— Stored rows —
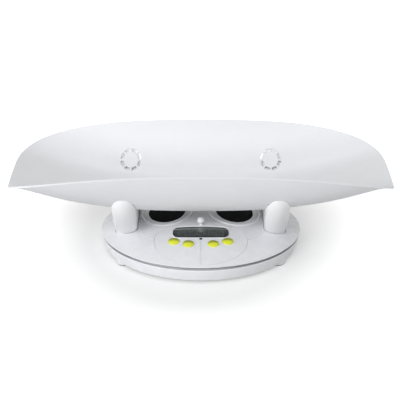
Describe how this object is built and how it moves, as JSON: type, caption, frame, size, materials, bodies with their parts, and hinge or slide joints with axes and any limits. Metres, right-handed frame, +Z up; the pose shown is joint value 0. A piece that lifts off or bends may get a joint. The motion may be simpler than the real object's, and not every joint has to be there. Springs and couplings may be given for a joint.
{
  "type": "baby weighing scale",
  "caption": "Digital baby scale with a long cradle tray on two saddle supports, which lifts off a round domed platform with foot mats, a display, push buttons and a tape pull.",
  "frame": {"origin": "middle of the footprint, on the ground under the rubber feet", "axes": "+X along the tray to the right, -Y towards the display and the user, +Z up"},
  "size_m": [0.6022, 0.3246, 0.168],
  "materials": {
    "tray_white": "satin white moulded shell",
    "shell_white": "semi-gloss white moulding",
    "mat_black": "matte black with fine grain",
    "window_dark": "glossy dark tint",
    "key_green": "soft yellow-green",
    "inner_plastic": "plain moulding",
    "inner_dark": "plain dark moulding",
    "board_green": "solder mask",
    "lcd_grey": "reflective grey-green",
    "steel": "zinc plated",
    "aluminium": "milled",
    "battery_wrap": "plain wrap",
    "tape_cream": "flexible tape"
  },
  "bodies": {
    "platform": {"platform_cover": "shell_white", "left_foot_mat": "mat_black", "right_foot_mat": "mat_black", "control_panel": "shell_white", "display_bezel": "shell_white", "display_lens": "window_dark", "indicator_lens": "inner_dark", "tact_switches": "inner_dark", "circuit_board": "board_green", "board_screws": "steel", "lcd_module": "lcd_grey", "lcd_frame": "inner_plastic", "buzzer": "inner_dark", "tape_case": "inner_plastic", "tape_arbor": "steel", "load_frame": "steel", "frame_screws": "steel", "load_cell": "aluminium", "lower_spacer": "steel", "upper_spacer": "steel", "lower_cell_screws": "steel", "upper_cell_screws": "steel", "lower_base": "shell_white", "rubber_feet": "mat_black", "battery_box": "inner_plastic", "batteries": "battery_wrap", "battery_contacts": "steel"},
    "tray": {"tray": "tray_white", "left_support": "tray_white", "right_support": "tray_white", "support_screws": "steel"},
    "battery_door": {"battery_door": "shell_white"},
    "tape_pull": {"pull_ball": "shell_white", "tape": "tape_cream"},
    "tape_reel": {"tape_reel": "tape_cream"},
    "key_outer_left": {"button_outer_left": "key_green", "plunger_outer_left": "inner_dark"},
    "key_inner_left": {"button_inner_left": "key_green", "plunger_inner_left": "inner_dark"},
    "key_inner_right": {"button_inner_right": "key_green", "plunger_inner_right": "inner_dark"},
    "key_outer_right": {"button_outer_right": "key_green", "plunger_outer_right": "inner_dark"}
  },
  "joints": [
    {"name": "tray_lift", "type": "slide", "parent": "platform", "child": "tray", "axis": [0, 0, 1], "range_m": [0, 0.08]},
    {"name": "key_outer_left_press", "type": "slide", "parent": "platform", "child": "key_outer_left", "axis": [0, 0.171, -0.9853], "range_m": [0, 0.001], "stiffness_N_per_m": 1200, "springref_m": -0.0006},
    {"name": "key_inner_left_press", "type": "slide", "parent": "platform", "child": "key_inner_left", "axis": [0, 0.171, -0.9853], "range_m": [0, 0.001], "stiffness_N_per_m": 1200, "springref_m": -0.0006},
    {"name": "key_inner_right_press", "type": "slide", "parent": "platform", "child": "key_inner_right", "axis": [0, 0.171, -0.9853], "range_m": [0, 0.001], "stiffness_N_per_m": 1200, "springref_m": -0.0006},
    {"name": "key_outer_right_press", "type": "slide", "parent": "platform", "child": "key_outer_right", "axis": [0, 0.171, -0.9853], "range_m": [0, 0.001], "stiffness_N_per_m": 1200, "springref_m": -0.0006},
    {"name": "tape_pull_slide", "type": "slide", "parent": "platform", "child": "tape_pull", "axis": [0, 0, 1], "range_m": [0, 0.015], "stiffness_N_per_m": 30, "springref_m": -0.015},
    {"name": "tape_reel_spin", "type": "hinge", "parent": "platform", "child": "tape_reel", "pos_m": [0, -0.03813, 0.03473], "axis": [-1, 0, 0], "range_deg": [0, 71]},
    {"name": "battery_door_slide", "type": "slide", "parent": "platform", "child": "battery_door", "axis": [0, -1, 0], "range_m": [0, 0.06]}
  ],
  "couplings": [
    {"joint": "tape_reel_spin", "follows": "tape_pull_slide", "rad_per_m": 81.5}
  ]
}
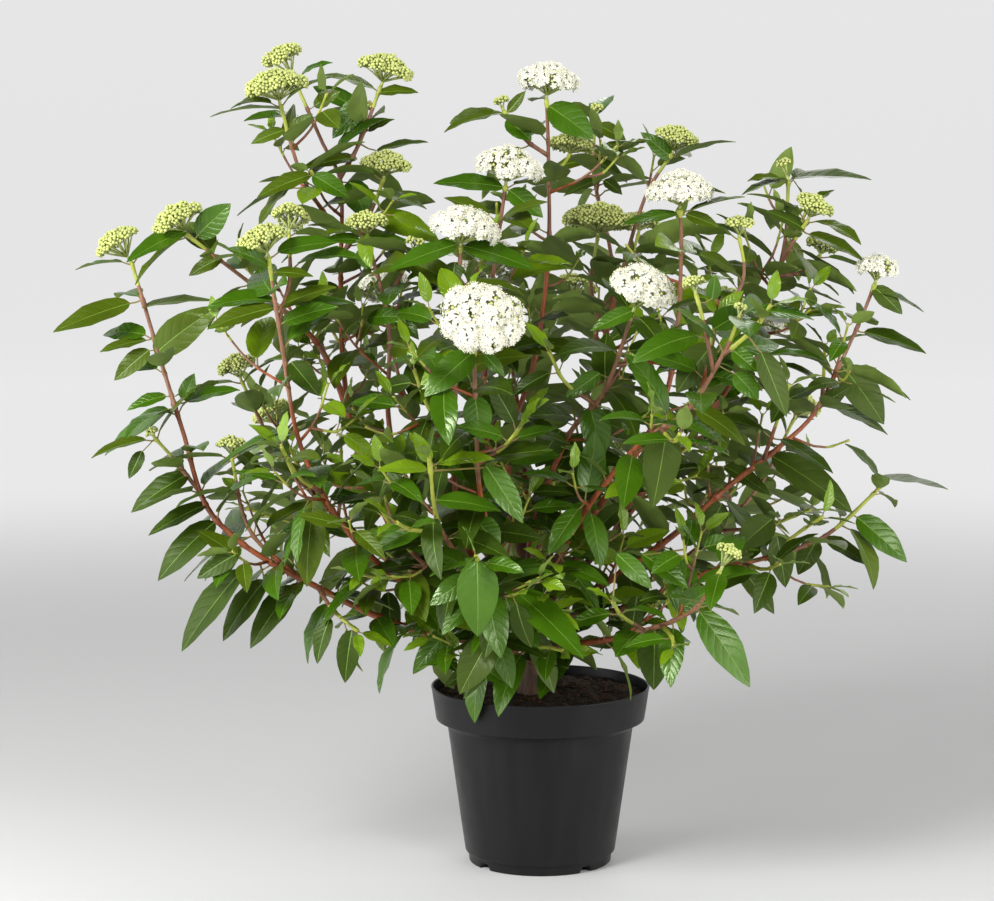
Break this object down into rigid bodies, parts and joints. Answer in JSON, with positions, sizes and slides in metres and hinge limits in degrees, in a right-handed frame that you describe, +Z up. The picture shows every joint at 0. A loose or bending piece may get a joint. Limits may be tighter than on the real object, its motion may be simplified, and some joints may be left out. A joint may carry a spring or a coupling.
{
  "type": "potted laurustinus",
  "caption": "Evergreen laurustinus shrub with upright branching stems, opposite pointed leaves and flat clusters of white flowers and green buds, in a round nursery pot.",
  "frame": {"origin": "middle of the pot's flat underside", "axes": "+Z up along the pot's axis, -Y towards the plant's front, +X to the right as seen from the front"},
  "size_m": [0.8845, 0.6706, 0.8402],
  "materials": {
    "pot": "satin",
    "compost": "matte",
    "bark": "satin",
    "foliage": "satin"
  },
  "bodies": {
    "root": {"back_centre": "foliage", "back_centre_bough": "bark", "back_left": "foliage", "back_left_bough": "bark", "back_low": "foliage", "back_low_bough": "bark", "back_low_left": "foliage", "back_low_left_bough": "bark", "back_low_right": "foliage", "back_low_right_bough": "bark", "back_mid": "foliage", "back_mid_bough": "bark", "back_right": "foliage", "back_right_bough": "bark", "centre_front": "foliage", "centre_front_bough": "bark", "centre_left": "foliage", "centre_left_bough": "bark", "centre_mid": "foliage", "centre_mid_bough": "bark", "centre_top": "foliage", "centre_top_bough": "bark", "front_low": "foliage", "front_low_droop": "foliage", "front_low_left": "foliage", "front_low_left_bough": "bark", "inner_left": "foliage", "inner_left_bough": "bark", "left_back": "foliage", "left_back_bough": "bark", "left_low": "foliage", "left_low_bough": "bark", "left_mid": "foliage", "left_mid_bough": "bark", "left_upper": "foliage", "left_upper_bough": "bark", "mid_left_front": "foliage", "mid_left_front_bough": "bark", "pot": "pot", "right_back": "foliage", "right_back_bough": "bark", "right_far": "foliage", "right_far_bough": "bark", "right_front": "foliage", "right_front_bough": "bark", "right_low": "foliage", "right_low_bough": "bark", "right_low_front": "foliage", "right_low_front_bough": "bark", "right_mid": "foliage", "right_mid_bough": "bark", "right_top_back": "foliage", "right_top_back_bough": "bark", "right_upper": "foliage", "right_upper_bough": "bark", "soil": "compost", "top_left": "foliage", "top_left_bough": "bark", "trunk": "bark"}
  },
  "joints": []
}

— Stated problem —
Find the string "parts" in the entries above and return each line that holds it.

— Full response —
Describe how this object is built and how it moves, as JSON: type, caption, frame, size, materials, bodies with their parts, and hinge or slide joints with axes and any limits. Metres, right-handed frame, +Z up; the pose shown is joint value 0. A piece that lifts off or bends may get a joint. The motion may be simpler than the real object's, and not every joint has to be there. Springs and couplings may be given for a joint.
Break this object down into rigid bodies, parts and joints. Answer in JSON, with positions, sizes and slides in metres and hinge limits in degrees, in a right-handed frame that you describe, +Z up. The picture shows every joint at 0. A loose or bending piece may get a joint. Limits may be tighter than on the real object, its motion may be simplified, and some joints may be left out. A joint may carry a spring or a coupling.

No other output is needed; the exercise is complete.